Justice Potter Stewart: But, then --
Mr. Thomas R. Adams: Similarly, in Connecticut, where Mr. Kokoszka come --
Justice Potter Stewart: But, then in California, when -- how’s the abandonment is utilized apparently on tax refund claims below a certain dollar figure?
Mr. Thomas R. Adams: There are court rules, as to a $115.00 tax refund check was established in some districts in Southern California.
Justice Potter Stewart: Right.
So it isn’t apparently wholly unworkable or impractical?

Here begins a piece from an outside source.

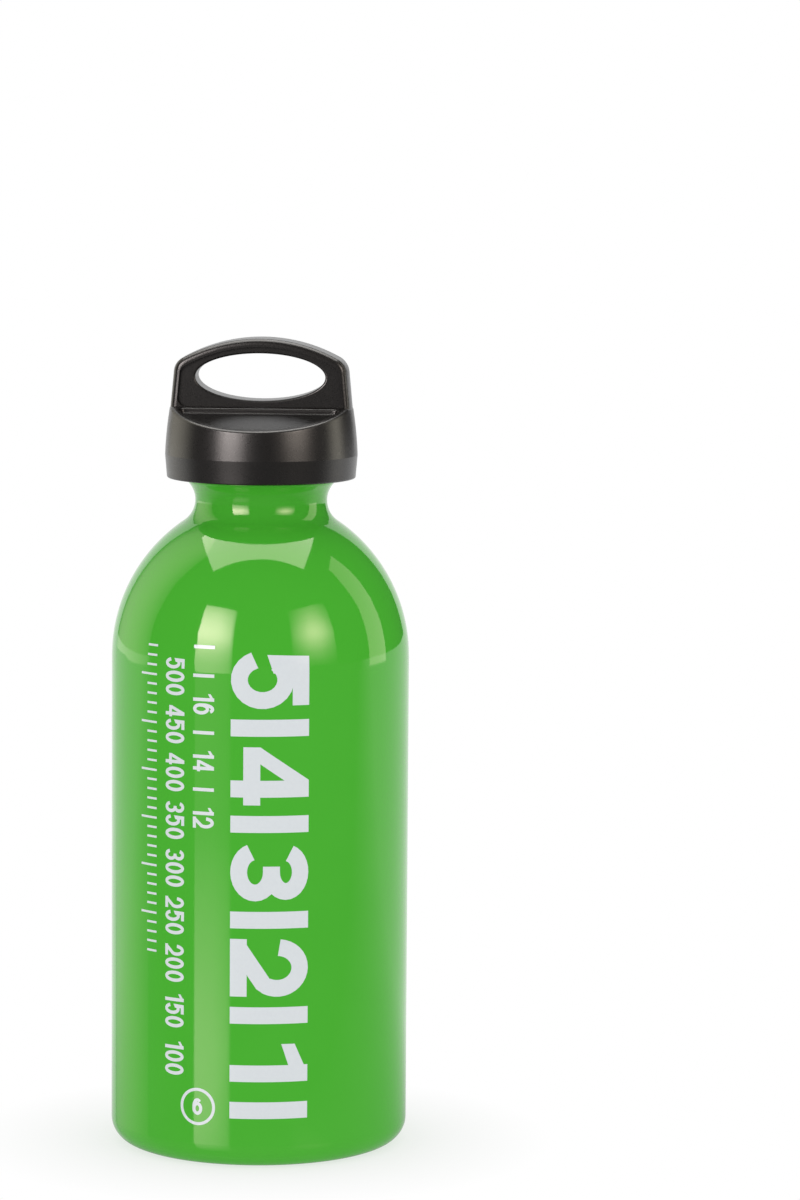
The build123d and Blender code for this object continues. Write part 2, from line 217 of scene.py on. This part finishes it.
def number(text, level, azimuth, height, width, weight, gap=0):
    """A number that reads downwards, as quads on the unrolled barrel, centred on a level."""
    widths = [one_width * width if digit == "1" else width for digit in text]
    length = sum(widths) + gap * (len(text) - 1)
    start = level + height * length / 2
    around = unrolled(azimuth) - height / 2
    quads = []
    for digit, digit_width in zip(text, widths):
        for quad in figure(digit, width, weight):
            quads.append([(around + height * y, start - height * x) for x, y in quad])
        start -= height * (digit_width + gap)
    return quads


def bar(level, azimuth, length, width):
    """A bar round the barrel at a level. Its middle is at the azimuth."""
    left, right = (unrolled(azimuth) + side * length / 2 for side in (-1, 1))
    lower, upper = level - width / 2, level + width / 2
    return [[(left, lower), (right, lower), (right, upper), (left, upper)]]


def unrolled(azimuth):
    return barrel_radius * math.radians(azimuth)


def level_height(litres):
    return level_zero + level_rise * litres


def shell_radius(height):
    """The shell's outer radius on the barrel and the lower shoulder."""
    rise = max(height - shoulder_start, 0)
    return barrel_radius - shoulder_radius + math.sqrt(shoulder_radius ** 2 - rise ** 2)


def merged(quads):
    """Overlapping quads on the unrolled barrel as one flat mesh."""
    corners, faces = [], []
    for quad in quads:
        area = sum(a[0] * b[1] - a[1] * b[0] for a, b in zip(quad, quad[1:] + quad[:1]))
        faces.append(list(range(len(corners), len(corners) + len(quad))))
        # In millimetres, so that the merging distance fits
        corners += [Vector(point) * 1000 for point in (quad if area > 0 else reversed(quad))]
    points, _, triangles, _, _, sources = delaunay_2d_cdt(corners, [], faces, 1, 1e-4)
    flat = bmesh.new()
    verts = [flat.verts.new((point.x / 1000, point.y / 1000, -ink_height)) for point in points]
    for triangle, source in zip(triangles, sources):
        if source:
            flat.faces.new([verts[index] for index in triangle])
    loose = [vert for vert in flat.verts if not vert.link_faces]
    bmesh.ops.delete(flat, geom=loose, context="VERTS")
    bmesh.ops.dissolve_limit(flat, angle_limit=math.radians(1), verts=flat.verts, edges=flat.edges)
    return flat


def cut(solid, normal, distance):
    """Cuts a mesh along a plane."""
    bmesh.ops.bisect_plane(
        solid,
        geom=[*solid.verts, *solid.edges, *solid.faces],
        plane_co=normal * distance,
        plane_no=normal,
        dist=1e-7,
    )


def printed(name, quads):
    """Ink on the shell, from overlapping quads on the unrolled barrel."""
    solid = merged(quads)
    start, end = (pick(vert.co.x for vert in solid.verts) for pick in (min, max))
    top = max(vert.co.y for vert in solid.verts)
    for step in range(1, math.ceil((end - start) / ink_step)):
        cut(solid, Vector((1, 0, 0)), start + ink_step * step)
    # The shoulder curves as it rises too
    for step in range(math.ceil((top - shoulder_start) / ink_step)):
        cut(solid, Vector((0, 1, 0)), shoulder_start + ink_step * step)
    bmesh.ops.triangulate(solid, faces=[face for face in solid.faces if len(face.verts) > 4])
    lifted = bmesh.ops.extrude_face_region(solid, geom=solid.faces[:], use_keep_orig=True)["geom"]
    for vert in lifted:
        if isinstance(vert, bmesh.types.BMVert):
            vert.co.z = ink_height
    for vert in solid.verts:
        around, height, lift = vert.co
        turn, radius = around / barrel_radius, shell_radius(height) + lift
        vert.co = (radius * math.sin(turn), -radius * math.cos(turn), height)
    bmesh.ops.recalc_face_normals(solid, faces=solid.faces)
    mesh = bpy.data.meshes.new(name)
    solid.to_mesh(mesh)
    solid.free()
    piece = new_object(name, mesh, ink)
    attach(piece, "bottle")


# Nodes and materials


def new_material(name):
    """A material, its node tree and its Principled shader."""
    material = bpy.data.materials.new(name)
    material.use_nodes = True
    return material, material.node_tree, material.node_tree.nodes["Principled BSDF"]


def empty_material(name):
    """A material and its empty node tree."""
    material, tree, _ = new_material(name)
    tree.nodes.clear()
    return material, tree


def set_inputs(tree, node, inputs):
    """Gives a node's inputs their values or links."""
    for name, value in inputs.items():
        if isinstance(value, bpy.types.NodeSocket):
            tree.links.new(value, node.inputs[name])
        else:
            node.inputs[name].default_value = value


def add_node(tree, kind, inputs=None, **settings):
    node = tree.nodes.new("ShaderNode" + kind)
    for name, value in settings.items():
        setattr(node, name, value)
    set_inputs(tree, node, inputs or {})
    return node


def maths(tree, operation, *values):
    return add_node(tree, "Math", dict(enumerate(values)), operation=operation).outputs["Value"]


def axes(tree, vector):
    """The X, Y and Z of a vector."""
    node = add_node(tree, "SeparateXYZ", {0: vector})
    return [node.outputs[axis] for axis in "XYZ"]


def white(tree, kind, strength):
    """White light from an Emission or a Background node."""
    inputs = {"Color": (1, 1, 1, 1), "Strength": strength}
    return add_node(tree, kind, inputs).outputs[kind]


def mixed_shaders(tree, factor, first, second):
    return add_node(tree, "MixShader", {0: factor, 1: first, 2: second}).outputs["Shader"]


def noise(tree, scale, detail=2.0):
    """A noise texture that is fixed to the piece. The scale is in features for each metre."""
    place = add_node(tree, "TexCoord").outputs["Object"]
    inputs = {"Vector": place, "Scale": scale, "Detail": detail}
    return add_node(tree, "TexNoise", inputs).outputs["Fac"]


def spread(tree, value, low, high, start=0.0, end=1.0):
    """Maps a value that runs from start to end on to the range from low to high."""
    limits = {"Value": value, "From Min": start, "From Max": end, "To Min": low, "To Max": high}
    return add_node(tree, "MapRange", limits).outputs["Result"]


def bump(tree, height, strength, distance):
    inputs = {"Height": height, "Strength": strength, "Distance": distance}
    return add_node(tree, "Bump", inputs).outputs["Normal"]


def mixed(tree, kind, factor, first, second):
    """A mix of two colours, numbers or vectors."""
    node = add_node(tree, "Mix", data_type=kind)
    sockets = [socket for socket in node.inputs if socket.enabled]
    for socket, value in zip(sockets, (factor, first, second)):
        if isinstance(value, bpy.types.NodeSocket):
            tree.links.new(value, socket)
        else:
            socket.default_value = (*value, 1) if isinstance(value, tuple) else value
    return next(socket for socket in node.outputs if socket.enabled)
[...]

Mr. Thomas R. Adams: Well, I don’t know Mr. Justice Stewart as to whether or not fees and so on had to come from some other area in the application of that rule, but I know that as a practical matter, that referees feel that they don’t -- they can't believe the bankrupt necessarily may want to appoint a trustee to see if there were other assets, savings account, that sort of thing.
Finally, I just like to say that as to the Gehrig court’s analysis of the CCPA issue, they were dealing only with an analysis of the voluntary aspects of the tax refund check that had been created due to over withholding.
Chief Justice Warren E. Burger: Mr. Adams, I doubt that the supplemental material that you suggested would be helpful to us.
We think the record is adequate as its now before us.
Mr. Thomas R. Adams: Thank you, Mr. Chief Justice.
Chief Justice Warren E. Burger: Mr. Civiletti, you appeared in this case at the request of the Court and invitation of the Court to file a brief amicus after we encountered a different kind of abandonment on the part of the trustee, and on behalf of the Court I thank you for your assistance to us in this matter.
Mr. Thomas R. Adams: I welcome the privilege.
Chief Justice Warren E. Burger: The case is submitted gentlemen.